Hestnar was from Hamburg, Germany, and still had an accent thick as molasses. “He’s the chef,” he said, not looking at me. He had thin eyes and a thin wide mouth and square features. He didn’t smile.
I nodded, feeling rebuked. I was not to talk to him.
Pardus tasted my spinach. “Good cooking time, excellent flavor,” he said. I knew this. I’d done the spinach perfectly, mainly because I loved spinach cooked this way. Hestnar lifted another fork and tasted my spinach. He said nothing.
When Hestnar was gone Pardus reminded me about Hestnar’s he’s-the-chef remark and said, “I could have told you those onions were asparagus and he would have said the same thing.” Pardus also told me that Hestnar had been favorably impressed by my vegetable cookery, and somehow this made vegetable cookery seem more worthwhile at that moment.

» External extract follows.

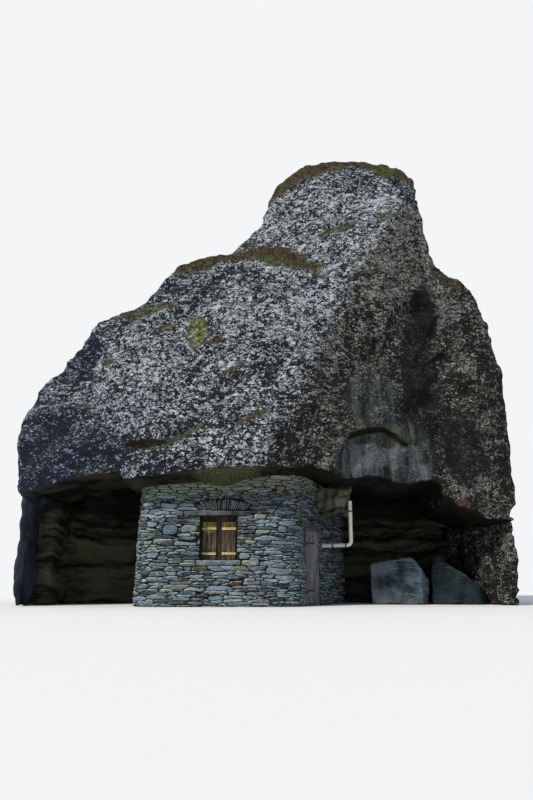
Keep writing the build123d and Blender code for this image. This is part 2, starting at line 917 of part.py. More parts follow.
riser_foot = flue_view.from_local_coords(Vector(flue_run + flue_bend, flue_bend, 0))
with BuildPart() as flue_rings:
    add(ring(level_plane.offset(hanger_along)))
    add(ring(level_plane.offset(flue_run - ring_wide)))
    add(ring(Plane(riser_foot).offset(riser_ring)))
flue_rings.part.label = "flue_rings"
export_step(flue_rings.part, "parts/flue_rings.step")

# Rock hanging beside the hut, which the pipe hanger is let into
with BuildPart() as hanging_rock:
    with BuildSketch(flank.offset(wall_high)):
        with BuildLine():
            Polyline(
                (hang_start, -hang_out),
                (hang_start + hang_long / 2, -hang_out - hang_bulge),
                (hang_start + hang_long, -hang_out + hang_bulge),
                (hang_start + hang_long, wall / 2),
                (hang_start, wall / 2),
                close=True,
            )
        make_face()
    extrude(amount=hang_low - wall_high, taper=hang_taper)
    add(roof_boulder.part, mode=Mode.SUBTRACT)
    add(hut_walls.part, mode=Mode.SUBTRACT)
hanging_rock.part.label = "hanging_rock"
export_step(hanging_rock.part, "parts/hanging_rock.step")

hanger_foot = flue_view.from_local_coords(
    Vector(hanger_along + ring_wide / 2, ring_radius - hanger_let_in, 0))
with BuildPart() as flue_hanger:
    with BuildSketch(Plane(hanger_foot)):
        Circle(hanger_radius)
    extrude(amount=hang_low - hanger_foot.Z)
    add(flue_rings.part, mode=Mode.SUBTRACT)
flue_hanger.part.label = "flue_hanger"
export_step(flue_hanger.part, "parts/flue_hanger.step")


def fallen_slab(left, wide, crest):
    """Slab of rock lying on the ground; crest gives heights at shares of its width."""
    with BuildPart() as slab:
        with BuildSketch(Plane.XY):
            with BuildLine():
                Polyline(
                    (left, slab_near + slab_skew),
                    (left + wide - slab_skew, slab_near),
                    (left + wide, slab_near + slab_skew),
                    (left + wide - slab_rear, slab_near + slab_deep),
                    (left + slab_skew, slab_near + slab_deep),
                    close=True,
                )
            make_face()
        extrude(amount=wall_high)
        with BuildSketch(Plane.XZ):
            with BuildLine():
                Polyline(
                    (left, 0),
                    *[(left + share * wide, height) for share, height in crest],
                    (left + wide, 0),
                    close=True,
                )
            make_face()
        extrude(amount=-beyond, mode=Mode.INTERSECT)
    return slab.part


slab_right_left = foot_edge - foot_toe - 3 * slab_gap - slab_right_wide
slab_left_left = slab_right_left - slab_gap - slab_left_wide

with BuildPart() as fallen_slab_left:
    add(fallen_slab(slab_left_left, slab_left_wide, slab_left_crest))
fallen_slab_left.part.label = "fallen_slab_left"
export_step(fallen_slab_left.part, "parts/fallen_slab_left.step")

with BuildPart() as fallen_slab_right:
    add(fallen_slab(slab_right_left, slab_right_wide, slab_right_crest))
fallen_slab_right.part.label = "fallen_slab_right"
export_step(fallen_slab_right.part, "parts/fallen_slab_right.step")
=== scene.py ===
"""Looks of the stone hut under its boulder: worked rock, dry-laid slabs, weathered wood and iron.

Everything is in metres in the frame of the CAD part. Sizes come from the nodes' boxes where a
node gives them, and the rest are named values below.
"""

import math
import random

import bpy
import numpy as np
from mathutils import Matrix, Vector, noise


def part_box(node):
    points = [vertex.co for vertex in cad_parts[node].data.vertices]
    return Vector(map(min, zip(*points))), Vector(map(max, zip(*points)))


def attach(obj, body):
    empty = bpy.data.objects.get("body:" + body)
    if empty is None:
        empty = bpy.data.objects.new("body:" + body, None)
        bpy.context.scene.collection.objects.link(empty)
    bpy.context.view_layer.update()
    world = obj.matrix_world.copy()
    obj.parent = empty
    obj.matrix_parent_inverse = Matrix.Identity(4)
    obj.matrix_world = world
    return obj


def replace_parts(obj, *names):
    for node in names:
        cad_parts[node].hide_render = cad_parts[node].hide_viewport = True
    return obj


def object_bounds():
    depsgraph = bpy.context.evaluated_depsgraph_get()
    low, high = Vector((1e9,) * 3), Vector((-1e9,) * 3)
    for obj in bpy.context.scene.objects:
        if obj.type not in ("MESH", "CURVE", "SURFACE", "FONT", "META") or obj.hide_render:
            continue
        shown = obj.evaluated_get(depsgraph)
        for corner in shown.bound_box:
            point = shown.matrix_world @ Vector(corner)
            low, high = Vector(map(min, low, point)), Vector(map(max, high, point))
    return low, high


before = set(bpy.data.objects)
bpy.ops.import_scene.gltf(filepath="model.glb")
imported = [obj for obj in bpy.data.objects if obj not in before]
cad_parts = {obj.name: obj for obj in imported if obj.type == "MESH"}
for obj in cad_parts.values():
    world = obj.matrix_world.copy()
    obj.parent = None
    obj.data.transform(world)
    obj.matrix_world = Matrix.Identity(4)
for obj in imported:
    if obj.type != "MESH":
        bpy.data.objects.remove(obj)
cad_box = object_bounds()
hut = "hut"
door = "door"
up = Vector((0, 0, 1))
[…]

Pardus was happy, too, because it made him look good, particularly since I wasn’t even a real cook but rather a more lowly life-form.
The next time I saw Hestnar happened to be in K-2 downstairs, a long, gloomy Skills kitchen where Pardus taught A.M. Skills, the class normally presided over by Chef Le Roux, who had been a cook in various capacities at Manhattan’s Le Pavillon, Le Cynge, and La Côte Basque. I’d asked Pardus if I could hang out, observe a different Skills class, watch what happened unencumbered by the need to crank out the daily mise en place. Also I wanted a sense of what doubles were like. I enjoyed sitting back and watching. I could talk with Pardus here. Like my class, this one had five women; Pardus stood staring down the narrow kitchen, and said softly to me, “A lot of them”—male students—“still think it’s a boys’ club. I can take them into the field and introduce them to some women who will cook them into the dirt. It’s a matter of stamina and skill, not upper body mass.”